SCHOOL OF PUBLIC HEALTH; No Settling' for a Branch Campus
Posted on: Sunday, 23 October 2005, 15:00 CDT
By JERRY RESLER
There should be an immutable bottom line in upcoming discussions between Milwaukee and the University of Wisconsin-Madison's Medical School on the matter of a school of public health.
Milwaukee must not settle for a branch campus of a renamed School of Medicine and Public Health in Madison. Milwaukee's government and business leaders, along with the chancellor of UW-Milwaukee, must insist on a free-standing school at UWM.
The reasons this must be so have not changed a whit since the UW Board of Regents on Oct. 7 instructed the Medical School to engage in discussions with the city and UWM to increase collaboration to deal with Milwaukee's many health care problems, including possibly establishing a branch campus of the new hybrid school at UWM.
Thanks for the thought, but Milwaukee's needs are great enough to have its own school. Madison's arguments to date for siting the state's major public health efforts there simply fall flat. Here's why:
-- While a renamed School of Medicine and Public Health in Madison could tap into a number of assets there, a school of public health in Milwaukee could tap into many first-rate public health resources in this city as well. (And have a better chance at full school accreditation.)
At the top of that list would be the Milwaukee Health Department, the largest in the state and one of the oldest in the nation, established in 1867, with a national reputation for excellence and innovation. The department established a public health lab in 1874 to inspect milk and water for potential sources of disease and has long been among the network of labs selected by the World Health Organization to track influenza.
Milwaukee Health Commissioner Bevan Baker notes that his department won four public health awards, the most given to any health department in the country, at the annual meeting this summer of the National Association of County and City Health Officials. Having an accredited school of public health in the city, which would likely attract tens of millions of federal research dollars, would only complement the Health Department's work.
-- Based on sheer need alone, the argument for a school of public health in Milwaukee is mounting.
The Metropolitan Policy Program at the Brookings Institution recently ranked Milwaukee among the 10 American cities with the highest concentrations of urban poverty. The report said 27% of Milwaukee residents live in neighborhoods of "extreme poverty."
-- The UW Medical School, Aurora Health Care and UWM already have a partnership through the Center for Urban Population Growth, established in 2001 and based at Aurora Sinai Medical Center downtown.
UW medical officials say the public health work done at the center shows that collaboration with UWM is already taking place.
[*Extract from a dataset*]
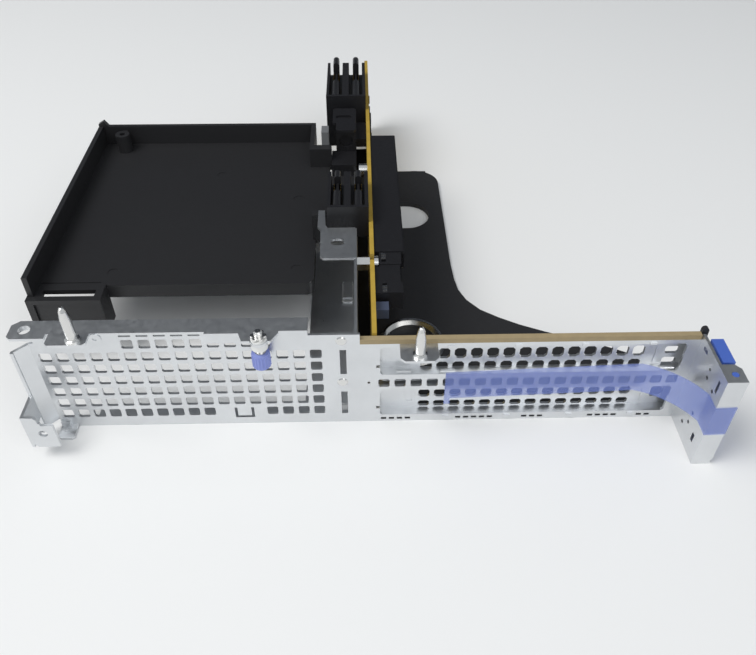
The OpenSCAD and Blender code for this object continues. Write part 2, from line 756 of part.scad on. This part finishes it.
module air_tray() {
  placed() color([0.09, 0.09, 0.10])
    difference() {
      union() {
        flat(floor_b, 1.5) tray_floor_outline();
        box([tl, tl + 2], [36, tray_far], [floor_b, tray_rim]);
        box([tl, -24.4], [tray_far - 2, tray_far], [floor_b, tray_rim]);
        box([-26.4, -24.4], [128, tray_far], [floor_b, tray_rim]);
        box([-26.4, -16.6], [126, 130], [floor_b, tray_rim]);
        box([tl + 26, -25], [42.5, 44], [tray_floor - 5.7, tray_floor]);
        translate([-25, 45.5, tray_floor - 5.7])
          difference() {
            intersection() {
              cylinder(r = 3, h = 5.7);
              translate([0, -4, 0]) cube([4, 4, 6]);
            }
            translate([0, 0, -1]) cylinder(r = 1.5, h = 6);
          }
        box([-23.5, -22], [45.4, 66], [tray_floor - 5.7, tray_floor]);
        upright(tray_far - 2, 2)
          polygon([[tl, tray_rim - 1], [tl + 4.5, tray_rim - 1], [tl + 4.5, tray_rim],
            [tl + 2.6, tray_rim + 2.6], [tl, tray_rim + 1]]);
        translate([tl + 12, tray_far - 8, floor_b]) cylinder(r = 3.2, h = tray_rim - floor_b - 0.7);
        box([tl + 11, tl + 13], [tray_far - 8, tray_far - 1], [floor_b, tray_rim - 2]);
        box([-23, -17], [70, 74], [floor_b, tab_z]);
        // box leg at the near left corner, open to the front
        box([tl - 0.5, tl + 26.6], [leg_y, 43], [floor_b, tray_floor + 0.4]);
        box([tl - 0.5, tl + 2], [leg_y, 43], [14, floor_b + 1]);
        box([tl + 24.4, tl + 26.6], [leg_y, 43], [14, floor_b + 1]);
        box([tl, tl + 26], [leg_y + 0.9, leg_y + 2.2], [14, floor_b + 1]);
        // ribs under the floor
        for (y = [70, 100, 125])
          box([tl, -26], [y, y + 1.5], [tray_floor - 5, floor_b + 0.5]);
      }
      box([tl + 4.5, tl + 23.8], [leg_y + 2.5, leg_y + 6], [20, 40]);
      box([tl + 2, tl + 24.4], [44, 44.5], [tray_floor - 0.3, 40]);
      translate([tl + 12, tray_far - 8, floor_b + 2]) cylinder(r = 1.3, h = 20);
      for (p = [[-28.6, 51.4], [-30.4, 100], [tl + 27.5, 50.4], [tl + 60, 120]])
        translate([p[0], p[1], tray_floor - 0.2]) cylinder(r = 2.2, h = 1);
    }
}

// ---- base plate ----------------------------------------------------------
// the outer edge sweeps from the long arm along the card to the rear wall
arc_c = [97, 92];
arc_r = 61.5;
module plate_outline() {
  difference() {
    union() {
      area([support_x + sheet_t, 30], [1.3, 167.3]);
      area([20, 35.7], [1.3, 156]);
      disc([24.2, 156], 11.5);
      polygon([[30, 1.3], [107.2, 1.3], [107.2, 27.3], [103.7, 28.3], [89.7, 35.3], [69.4, 43.3],
        [60, 47.6], [52, 52.2], [45, 57.2], [40, 63.5], [37.2, 70.4], [36.2, 78], [35.7, 88],
        [30, 88]]);
    }
    // finger hole
    disc([18, 127], 10.9);
    area([8, 18], [116.1, 137.9]);
    for (p = [[60, 20], [88, 16]])
      disc(p, 3);
  }
}

module base_plate() {
  placed() color([0.13, 0.13, 0.14]) {
    flat(0, plate_t) plate_outline();
    // upright corner behind the end of the wall
    box([107.4, 109.6], [1.3, 2.8], [0, 40.6]);
    translate([108.5, 2.8, 40.6]) rotate([90, 0, 0]) cylinder(r = 1.1, h = 1.5);
    box([105.5, 109.6], [1.3, 6], [0, plate_t]);
  }
}

module plate_ring() {
  placed() color([0.75, 0.75, 0.76])
    translate([ring_at[0], ring_at[1], plate_t])
      difference() {
        union() {
          cylinder(r = ring_r, h = 1);
          cylinder(r = ring_r - 1, h = 3.4);
        }
        translate([0, 0, -1]) cylinder(r = ring_r - 3.3, h = 8);
        translate([0, 0, 1.8]) cylinder(r = ring_r - 2, h = 8);
      }
}

// ---- film strip ----------------------------------------------------------
// one flexible strip: along the wall, bent across the inner corner, round the bracket
film_h = 12.8;
film_rise = 0.046;
film_x0 = 24.2;
film_bend = 15.2;
film_end = [wall_right - sheet_t - film_t, -film_t - film_bend];
// half way between a full bend into the corner and a straight bridge
film_path = [for (a = [90:-10:0])
  0.5 * [film_end[0] - film_bend + film_bend * cos(a) + film_end[0] - 19.2 * a / 90,
    film_end[1] + film_bend * sin(a) + film_end[1] + 14.9 * a / 90]];
module film_strip() {
  lx = wall_right - sheet_t;
  placed() color([0.48, 0.54, 0.86, 0.6])
    multmatrix([[1, 0, 0, 0], [0, 1, 0, 0], [film_rise, 0, 1, 11.6 - film_rise * film_x0], [0, 0, 0, 1]])
      union() {
        linear_extrude(film_h)
          polygon(concat([[film_x0, -0.05], [film_x0, -film_t]], film_path,
            [[film_end[0], bracket_y - film_t], [bracket_x1, bracket_y - film_t],
              [bracket_x1, bracket_y - 0.05], [film_end[0] + 0.25, bracket_y - 0.05]],
            [for (i = [len(film_path) - 1:-1:0]) film_path[i] + [0.21, 0.21]]));
        translate([film_x0, -film_t, -2.8]) cube([2.1, 0.25, 4]);
      }
}

rear_panel();
slot_cover_upper();
slot_cover_lower();
emi_gasket();
guide_pin_left();
guide_pin_right();
screw_ferrule();
screw_ring();
thumbscrew_shank();
thumbscrew_knob();
retention_latch();
riser_support();
riser_card();
card_socket_upper();
card_socket_lower();
socket_contacts();
side_connector();
connector_clips();
side_block();
board_components();
near_connector();
near_blades();
far_connector();
far_blades();
connector_saddle();
spacer_plate();
card_standoffs();
card_screws();
panel_rivets();
air_tray();
base_plate();
plate_ring();
film_strip();
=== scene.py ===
"""Looks for the riser cage bracket: the finish of each solid, the floor, the light and the camera.

Every visible form is a solid of the frame, so this script adds finishes and a stage and no pieces.
Lengths are in metres, in the frame's own axes: +X right, +Y away from the viewer, +Z up.
"""
import math

import bpy
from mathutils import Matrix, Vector

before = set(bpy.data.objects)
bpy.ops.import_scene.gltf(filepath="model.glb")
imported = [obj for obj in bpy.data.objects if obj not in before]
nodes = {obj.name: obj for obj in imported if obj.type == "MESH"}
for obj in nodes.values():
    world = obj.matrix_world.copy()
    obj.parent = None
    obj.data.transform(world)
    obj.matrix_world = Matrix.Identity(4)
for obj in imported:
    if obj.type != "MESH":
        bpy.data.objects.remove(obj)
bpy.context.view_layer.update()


# ---- finishes: two helpers ------------------------------------------------
# A finish is one principled shader. Fine noise varies its roughness and raises a shallow grain,
# and broad noise lightens and darkens its colour, so that no surface is perfectly even.
GRAIN_SCALE = 600.0   # cells of the fine noise in a metre
GRAIN_DETAIL = 4
GRAIN_DEPTH = 0.0002  # height of the raised grain
TONE_DETAIL = 3


def noise(tree, scale, detail):
    """Solid noise laid over the piece itself, so that it moves with it."""
    place = tree.nodes.new("ShaderNodeTexCoord")
    cells = tree.nodes.new("ShaderNodeTexNoise")
    cells.inputs["Scale"].default_value = scale
    cells.inputs["Detail"].default_value = detail
    tree.links.new(place.outputs["Object"], cells.inputs["Vector"])
    return cells.outputs["Fac"]


def finish(name, color, rough=0.4, metal=0.0, grain=0.0, bump=0.0, spec=0.5, tone=0.0, tone_scale=90.0):
    """A material. grain and tone are how far roughness and colour swing, bump how strong the relief."""
    mat = bpy.data.materials.new(name)
    mat.use_nodes = True
    tree = mat.node_tree
    shader = tree.nodes["Principled BSDF"]
    shader.inputs["Base Color"].default_value = (*color, 1)
    shader.inputs["Roughness"].default_value = rough
    shader.inputs["Metallic"].default_value = metal
    shader.inputs["Specular IOR Level"].default_value = spec
    if grain or bump:
        fine = noise(tree, GRAIN_SCALE, GRAIN_DETAIL)
    if grain:
        spread = tree.nodes.new("ShaderNodeMapRange")
        spread.inputs["To Min"].default_value = rough - grain
        spread.inputs["To Max"].default_value = rough + grain
        tree.links.new(fine, spread.inputs["Value"])
        tree.links.new(spread.outputs["Result"], shader.inputs["Roughness"])
    if bump:
        relief = tree.nodes.new("ShaderNodeBump")
        relief.inputs["Strength"].default_value = bump
        relief.inputs["Distance"].default_value = GRAIN_DEPTH
        tree.links.new(fine, relief.inputs["Height"])
        tree.links.new(relief.outputs["Normal"], shader.inputs["Normal"])
    if tone:
        mix = tree.nodes.new("ShaderNodeMix")
        mix.data_type = "RGBA"
        mix.inputs["A"].default_value = (*[c * (1 - tone) for c in color], 1)
        mix.inputs["B"].default_value = (*[c * (1 + tone) for c in color], 1)
        tree.links.new(noise(tree, tone_scale, TONE_DETAIL), mix.inputs["Factor"])
        tree.links.new(mix.outputs["Result"], shader.inputs["Base Color"])
    return mat


def dress(mat, *names):
    """Gives these solids this finish and no other."""
    for name in names:
        slots = nodes[name].data.materials
        slots.clear()
        slots.append(mat)


# ---- folded sheet ---------------------------------------------------------
# The rear panel, the perforated slot covers and the support sheet behind them.
# Zinc-plated steel, punched and folded, riveted together; the plating clouds a little.
dress(finish("zinc_sheet", (0.72, 0.735, 0.75), 0.33, 0.95, grain=0.1, bump=0.08, tone=0.09),
      "rear_panel", "slot_cover_upper", "slot_cover_lower", "riser_support")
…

Yes, but that also means the center could easily, and quite naturally, be folded into a UWM school of public health.
And a Madison branch campus in Milwaukee?
-- One already exists in the form of a clinical campus of the UW Medical School in Milwaukee based at Aurora Sinai Medical Center.
"Essentially, we provide the urban practice experience for UW students," said Jeff Squire, an Aurora spokesman.
The clinic itself points to the fact that this city is simply the best working laboratory for public health in the state.
(And, by the way, Aurora pays the salaries and benefits for the roughly 50 faculty physicians and 125 residents and fellows at the UW clinical campus here.)
Philip Farrell, dean of the UW Medical School, and Patrick Remington, director of the UW Population Health Institute, don't dispute that Milwaukee has serious health problems. Remington says they would not oppose a school of public health here.
But they question whether simply putting the school in Milwaukee would be the answer. We think, however, that it certainly would be justified based on the fact that at least 20 other large cities in the country have schools of public health independent of medical schools.
Public health experts have repeatedly told us that public health schools should not be in medical schools because the roles are so vastly different. Public health has already been relegated over the years to second fiddle to the field of medicine. About 95% of all health care spending in the United States goes toward medical care and biomedical research, leaving only 5% for public health, according to a 2002 report by the Institute of Medicine of the National Academies.
No, a school independent of UW's Medical School would be the best way to ensure purity of purpose and mission.
Remington makes a compelling practical argument, however: UWM lacks an administrative structure and the resources to create a school of public health. That shouldn't be an excuse but rather more motivation for UWM Chancellor Carlos Santiago and others to get busy.
Some of the more than $600 million in so-called Blue Cross money given to the UW Medical School and the private Medical College of Wisconsin in Wauwatosa for public health initiatives could be used to help establish a school of public health at UWM. Both medical schools already collaborate with UWM.
By all means, Milwaukee collaboration with Madison should continue, if only to make the medical school's graduates there the best they can be. But it's a two-way street. The spirt of collaboration should also dictate that Madison recognize that the need for an independent school of public health is greatest in Milwaukee.
It is simply the best place for such a school.